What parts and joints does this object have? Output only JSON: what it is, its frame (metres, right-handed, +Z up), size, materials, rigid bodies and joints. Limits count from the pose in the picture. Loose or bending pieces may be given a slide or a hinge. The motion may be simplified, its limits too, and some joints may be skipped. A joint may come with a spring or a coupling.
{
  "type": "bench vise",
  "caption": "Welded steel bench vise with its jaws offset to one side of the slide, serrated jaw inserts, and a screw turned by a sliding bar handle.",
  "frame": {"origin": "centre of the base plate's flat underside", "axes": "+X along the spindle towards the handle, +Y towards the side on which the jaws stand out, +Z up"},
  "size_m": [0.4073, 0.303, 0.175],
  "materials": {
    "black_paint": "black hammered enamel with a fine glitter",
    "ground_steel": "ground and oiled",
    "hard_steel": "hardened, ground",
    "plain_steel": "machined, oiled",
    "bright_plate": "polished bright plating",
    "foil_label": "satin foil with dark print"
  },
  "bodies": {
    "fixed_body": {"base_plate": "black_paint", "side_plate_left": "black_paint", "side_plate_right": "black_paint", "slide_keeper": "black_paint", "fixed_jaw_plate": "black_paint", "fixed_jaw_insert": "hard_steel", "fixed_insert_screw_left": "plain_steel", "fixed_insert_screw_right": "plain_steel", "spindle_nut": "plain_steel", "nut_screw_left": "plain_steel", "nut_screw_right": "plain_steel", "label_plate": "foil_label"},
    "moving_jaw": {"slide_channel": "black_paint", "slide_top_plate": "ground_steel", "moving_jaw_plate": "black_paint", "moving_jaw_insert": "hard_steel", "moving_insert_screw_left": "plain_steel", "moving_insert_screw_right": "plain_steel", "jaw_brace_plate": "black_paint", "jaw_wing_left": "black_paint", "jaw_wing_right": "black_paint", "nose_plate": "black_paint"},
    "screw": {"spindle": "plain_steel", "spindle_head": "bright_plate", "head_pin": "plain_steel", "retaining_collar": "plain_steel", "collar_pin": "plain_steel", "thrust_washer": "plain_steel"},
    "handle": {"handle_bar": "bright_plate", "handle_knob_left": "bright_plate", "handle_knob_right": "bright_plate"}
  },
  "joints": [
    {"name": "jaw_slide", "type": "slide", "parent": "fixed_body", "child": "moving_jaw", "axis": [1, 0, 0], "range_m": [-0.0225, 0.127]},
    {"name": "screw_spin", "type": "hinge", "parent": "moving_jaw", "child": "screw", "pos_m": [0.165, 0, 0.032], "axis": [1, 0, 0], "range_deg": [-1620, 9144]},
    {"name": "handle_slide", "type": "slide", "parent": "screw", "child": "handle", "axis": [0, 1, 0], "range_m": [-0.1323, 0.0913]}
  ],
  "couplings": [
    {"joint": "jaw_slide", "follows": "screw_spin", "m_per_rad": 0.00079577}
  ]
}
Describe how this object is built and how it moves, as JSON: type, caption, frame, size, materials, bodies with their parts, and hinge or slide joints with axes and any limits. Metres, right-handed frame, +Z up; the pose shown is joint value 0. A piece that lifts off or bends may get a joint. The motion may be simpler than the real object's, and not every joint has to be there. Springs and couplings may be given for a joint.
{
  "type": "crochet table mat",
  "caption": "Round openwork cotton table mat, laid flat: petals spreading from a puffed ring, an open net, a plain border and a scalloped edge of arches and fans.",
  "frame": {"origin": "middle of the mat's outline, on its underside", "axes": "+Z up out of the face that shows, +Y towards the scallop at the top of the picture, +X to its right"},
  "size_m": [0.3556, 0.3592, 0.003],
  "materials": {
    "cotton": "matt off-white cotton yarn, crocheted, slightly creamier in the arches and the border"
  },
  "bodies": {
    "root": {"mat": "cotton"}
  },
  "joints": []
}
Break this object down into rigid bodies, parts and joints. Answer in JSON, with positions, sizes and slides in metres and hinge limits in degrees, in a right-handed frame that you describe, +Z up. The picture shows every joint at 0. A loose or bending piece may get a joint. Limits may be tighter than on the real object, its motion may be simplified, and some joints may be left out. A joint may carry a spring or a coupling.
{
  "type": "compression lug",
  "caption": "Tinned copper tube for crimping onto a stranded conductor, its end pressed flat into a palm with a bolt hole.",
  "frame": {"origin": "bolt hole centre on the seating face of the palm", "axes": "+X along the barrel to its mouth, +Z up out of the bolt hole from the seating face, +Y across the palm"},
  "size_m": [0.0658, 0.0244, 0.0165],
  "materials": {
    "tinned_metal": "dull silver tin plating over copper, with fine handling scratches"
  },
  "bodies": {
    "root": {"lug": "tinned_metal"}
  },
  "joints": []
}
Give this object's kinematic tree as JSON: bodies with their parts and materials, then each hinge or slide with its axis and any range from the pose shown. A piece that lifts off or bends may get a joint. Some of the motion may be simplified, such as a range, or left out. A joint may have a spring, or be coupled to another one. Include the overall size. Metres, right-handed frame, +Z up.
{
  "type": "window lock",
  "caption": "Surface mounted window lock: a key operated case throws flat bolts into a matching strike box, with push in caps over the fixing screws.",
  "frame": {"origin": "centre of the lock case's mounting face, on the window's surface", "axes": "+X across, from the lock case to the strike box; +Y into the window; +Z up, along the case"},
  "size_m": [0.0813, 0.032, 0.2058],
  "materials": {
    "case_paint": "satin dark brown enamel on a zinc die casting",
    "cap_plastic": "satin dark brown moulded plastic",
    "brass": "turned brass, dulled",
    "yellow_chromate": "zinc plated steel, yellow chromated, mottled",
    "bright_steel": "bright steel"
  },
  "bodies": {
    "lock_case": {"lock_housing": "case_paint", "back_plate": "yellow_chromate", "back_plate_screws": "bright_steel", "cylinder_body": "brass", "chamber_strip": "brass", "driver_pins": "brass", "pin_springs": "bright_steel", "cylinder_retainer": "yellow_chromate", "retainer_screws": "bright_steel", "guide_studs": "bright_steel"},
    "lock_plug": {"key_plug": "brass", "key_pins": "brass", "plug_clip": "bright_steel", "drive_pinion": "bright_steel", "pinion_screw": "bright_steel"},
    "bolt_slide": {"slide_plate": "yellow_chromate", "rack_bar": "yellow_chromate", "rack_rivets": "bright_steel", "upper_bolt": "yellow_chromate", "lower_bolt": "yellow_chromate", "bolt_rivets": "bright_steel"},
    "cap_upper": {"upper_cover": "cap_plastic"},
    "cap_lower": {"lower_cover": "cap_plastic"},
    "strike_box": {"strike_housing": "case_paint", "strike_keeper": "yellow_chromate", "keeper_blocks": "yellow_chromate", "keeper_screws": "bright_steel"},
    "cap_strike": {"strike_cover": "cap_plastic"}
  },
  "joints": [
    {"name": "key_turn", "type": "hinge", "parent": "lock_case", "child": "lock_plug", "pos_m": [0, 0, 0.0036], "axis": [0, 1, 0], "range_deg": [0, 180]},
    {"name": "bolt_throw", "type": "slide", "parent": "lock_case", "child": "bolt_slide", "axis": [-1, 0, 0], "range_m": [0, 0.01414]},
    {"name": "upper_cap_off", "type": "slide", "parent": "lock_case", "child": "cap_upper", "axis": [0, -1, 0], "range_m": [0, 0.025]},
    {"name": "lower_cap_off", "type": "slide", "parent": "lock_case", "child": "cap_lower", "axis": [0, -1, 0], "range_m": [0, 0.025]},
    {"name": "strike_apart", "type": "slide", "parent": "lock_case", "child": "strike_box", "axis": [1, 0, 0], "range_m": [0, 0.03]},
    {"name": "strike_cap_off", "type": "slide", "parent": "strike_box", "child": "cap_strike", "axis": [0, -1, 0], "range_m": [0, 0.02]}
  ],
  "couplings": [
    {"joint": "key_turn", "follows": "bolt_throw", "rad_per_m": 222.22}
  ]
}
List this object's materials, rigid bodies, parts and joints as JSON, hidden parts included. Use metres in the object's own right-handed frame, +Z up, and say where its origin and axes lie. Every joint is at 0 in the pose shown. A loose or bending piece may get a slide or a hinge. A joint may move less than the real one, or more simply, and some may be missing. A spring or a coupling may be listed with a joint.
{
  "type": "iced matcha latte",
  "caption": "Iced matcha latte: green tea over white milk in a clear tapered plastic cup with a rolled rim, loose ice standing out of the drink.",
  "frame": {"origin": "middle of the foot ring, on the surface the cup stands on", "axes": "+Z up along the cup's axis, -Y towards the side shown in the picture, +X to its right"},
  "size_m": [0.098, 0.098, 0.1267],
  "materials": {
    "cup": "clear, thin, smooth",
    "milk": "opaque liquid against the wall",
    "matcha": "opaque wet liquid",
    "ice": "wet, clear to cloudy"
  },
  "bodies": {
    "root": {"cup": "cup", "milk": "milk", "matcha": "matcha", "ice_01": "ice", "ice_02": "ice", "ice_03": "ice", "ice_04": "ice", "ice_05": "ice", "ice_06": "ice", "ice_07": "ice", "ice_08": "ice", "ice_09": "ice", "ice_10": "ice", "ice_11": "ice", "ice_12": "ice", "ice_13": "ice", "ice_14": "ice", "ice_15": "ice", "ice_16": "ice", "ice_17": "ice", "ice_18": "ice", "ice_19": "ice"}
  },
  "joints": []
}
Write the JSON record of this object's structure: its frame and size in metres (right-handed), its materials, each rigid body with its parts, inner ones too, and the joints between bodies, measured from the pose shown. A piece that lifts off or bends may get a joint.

•••

#### Stated goal:
How many lines in the listing above contain the string "shows"? Answer with the number only.

#### Response:
2